2) Back to the future
The return of that which is most feared is also that which is least likely. While there have long been murmurs of a surviving IRA, it would have anything like the strength of that of its pre-GFA variant. There is very little desire among nationalists for a restart of the Troubles, and unionists would have to be using an extraordinary mix of triumphalism and discrimination — which they have neither the ability or intent to do — to set off tensions again in the first place.
3) The inevitable
The narrative has for many years been that the integration of NI into the Republic is inevitable, and just a matter of time.

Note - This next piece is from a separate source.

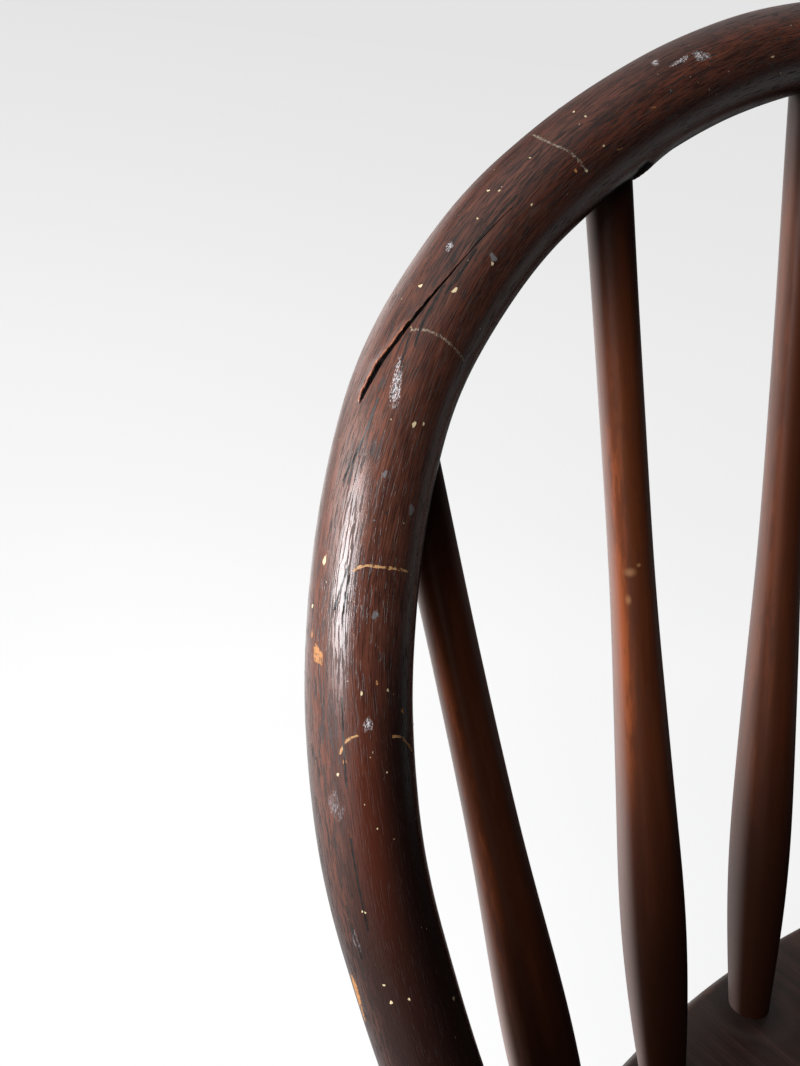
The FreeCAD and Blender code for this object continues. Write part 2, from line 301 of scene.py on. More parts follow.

This flows from two ideas: that nationalism/republicanism cannot be stopped, and that demographics are destiny. But both of these have to be true in order for it to actually happen, and given the current paucity of support for a united Ireland in the short-to-medium term (less than 20%), that doesn’t seem to be the case. Furthermore, while it may be more believable in the distant, far-off future, the steps to it happening in that future still have to occur within the near future, and a paucity of support now means that the chances of even that happening are unlikely.
4) The absent alternative
Of these three options, there is one missing: Northern Ireland as an unquestioned, uncontested part of the United Kingdom.
This is not impossible, but the terms of the Good Friday Agreement and the past century of conflict and consternation make it as unlikely, or even more unlikely, than a united Ireland. It may take generations before this is even accepted as an option, and even then, it may never truly happen.